To do
Every line of the material that follows must be printed again exactly.

Collected material
==============================

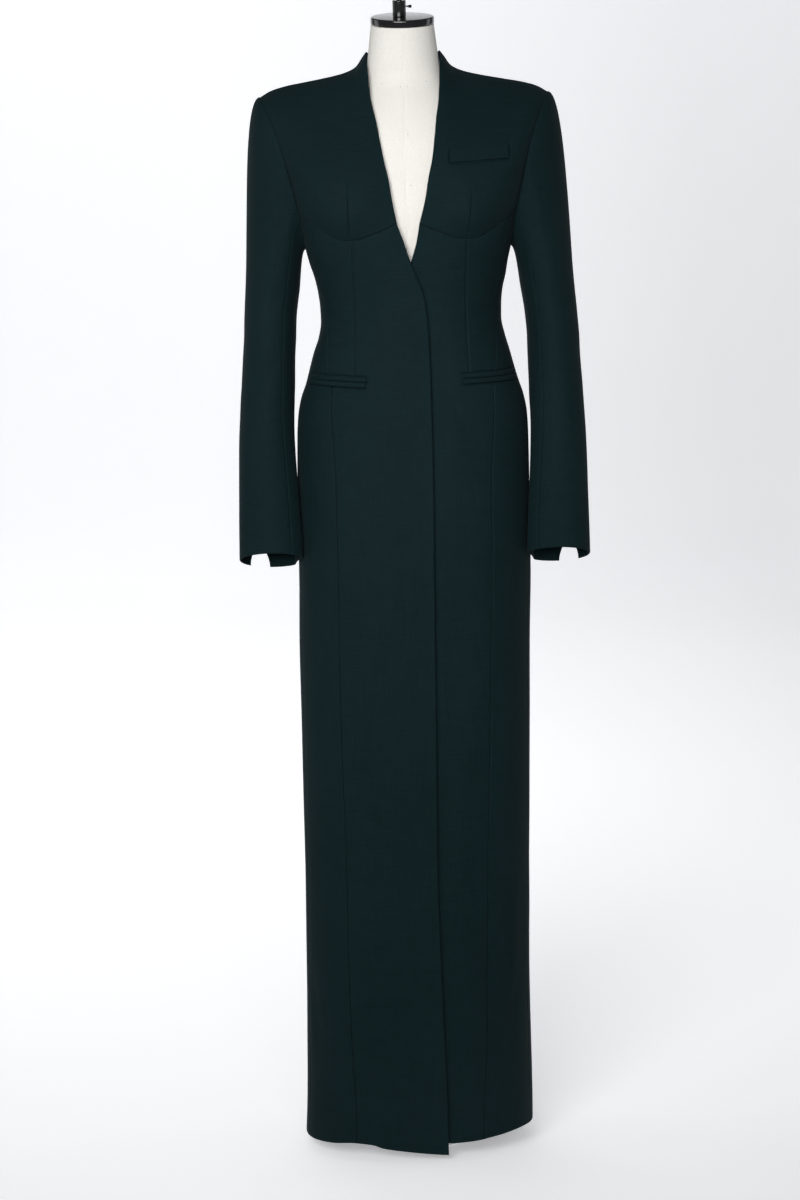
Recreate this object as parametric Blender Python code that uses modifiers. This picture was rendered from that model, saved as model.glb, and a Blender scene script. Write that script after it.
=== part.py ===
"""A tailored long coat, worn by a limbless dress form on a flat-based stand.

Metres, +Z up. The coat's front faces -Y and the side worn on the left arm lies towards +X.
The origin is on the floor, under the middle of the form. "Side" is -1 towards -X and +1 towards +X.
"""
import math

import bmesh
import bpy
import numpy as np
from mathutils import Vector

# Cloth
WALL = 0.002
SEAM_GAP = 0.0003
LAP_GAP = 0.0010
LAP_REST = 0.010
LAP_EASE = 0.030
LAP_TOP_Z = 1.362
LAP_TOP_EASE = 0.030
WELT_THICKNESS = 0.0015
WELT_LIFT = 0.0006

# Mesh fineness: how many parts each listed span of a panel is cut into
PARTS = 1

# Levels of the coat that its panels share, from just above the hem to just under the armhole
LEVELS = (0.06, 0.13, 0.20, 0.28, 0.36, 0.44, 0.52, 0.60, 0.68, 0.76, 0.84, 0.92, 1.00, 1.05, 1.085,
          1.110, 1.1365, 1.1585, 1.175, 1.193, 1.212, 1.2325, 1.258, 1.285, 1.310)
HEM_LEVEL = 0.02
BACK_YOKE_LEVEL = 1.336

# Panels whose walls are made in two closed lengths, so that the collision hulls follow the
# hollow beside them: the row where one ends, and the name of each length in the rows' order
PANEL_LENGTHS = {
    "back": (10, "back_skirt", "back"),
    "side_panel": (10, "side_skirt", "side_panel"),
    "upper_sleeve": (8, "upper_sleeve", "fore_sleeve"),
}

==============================

Right answer
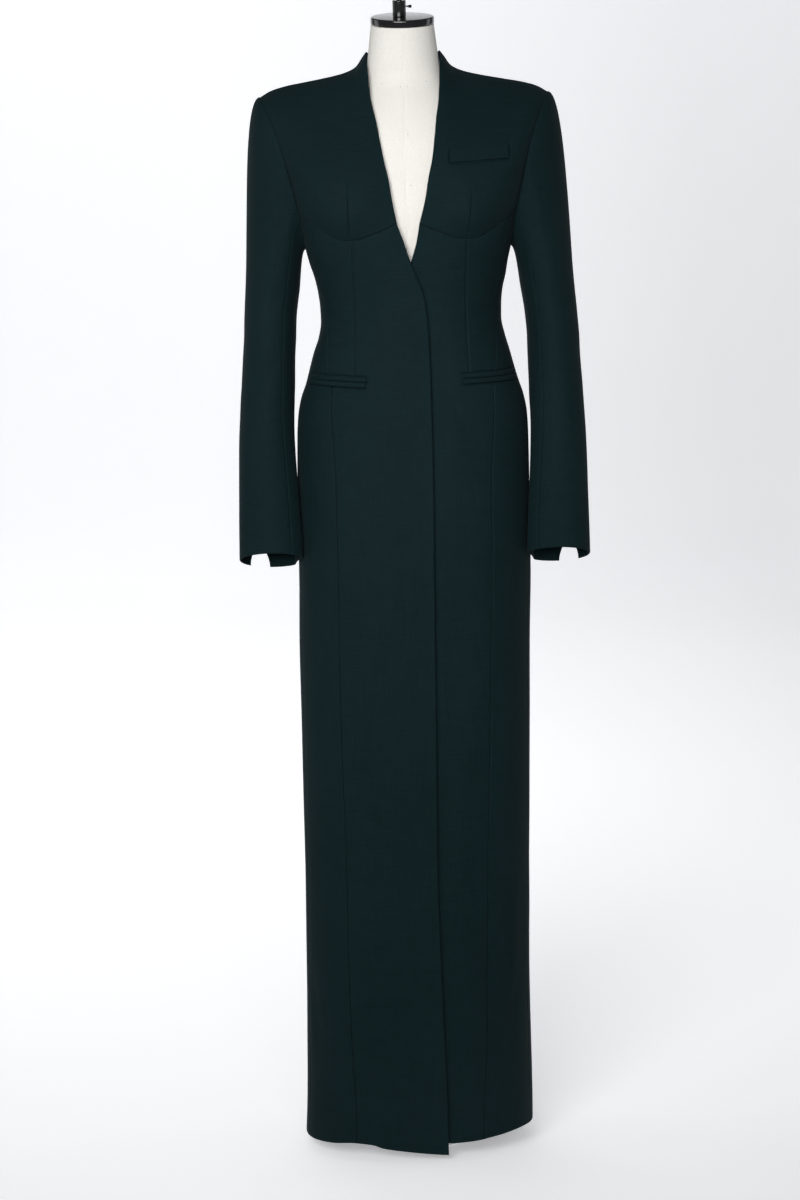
Recreate this object as parametric Blender Python code that uses modifiers. This picture was rendered from that model, saved as model.glb, and a Blender scene script. Write that script after it.
=== part.py ===
"""A tailored long coat, worn by a limbless dress form on a flat-based stand.

Metres, +Z up. The coat's front faces -Y and the side worn on the left arm lies towards +X.
The origin is on the floor, under the middle of the form. "Side" is -1 towards -X and +1 towards +X.
"""
import math

import bmesh
import bpy
import numpy as np
from mathutils import Vector

# Cloth
WALL = 0.002
SEAM_GAP = 0.0003
LAP_GAP = 0.0010
LAP_REST = 0.010
LAP_EASE = 0.030
LAP_TOP_Z = 1.362
LAP_TOP_EASE = 0.030
WELT_THICKNESS = 0.0015
WELT_LIFT = 0.0006

# Mesh fineness: how many parts each listed span of a panel is cut into
PARTS = 1

# Levels of the coat that its panels share, from just above the hem to just under the armhole
LEVELS = (0.06, 0.13, 0.20, 0.28, 0.36, 0.44, 0.52, 0.60, 0.68, 0.76, 0.84, 0.92, 1.00, 1.05, 1.085,
          1.110, 1.1365, 1.1585, 1.175, 1.193, 1.212, 1.2325, 1.258, 1.285, 1.310)
HEM_LEVEL = 0.02
BACK_YOKE_LEVEL = 1.336

# Panels whose walls are made in two closed lengths, so that the collision hulls follow the
# hollow beside them: the row where one ends, and the name of each length in the rows' order
PANEL_LENGTHS = {
    "back": (10, "back_skirt", "back"),
    "side_panel": (10, "side_skirt", "side_panel"),
    "upper_sleeve": (8, "upper_sleeve", "fore_sleeve"),
}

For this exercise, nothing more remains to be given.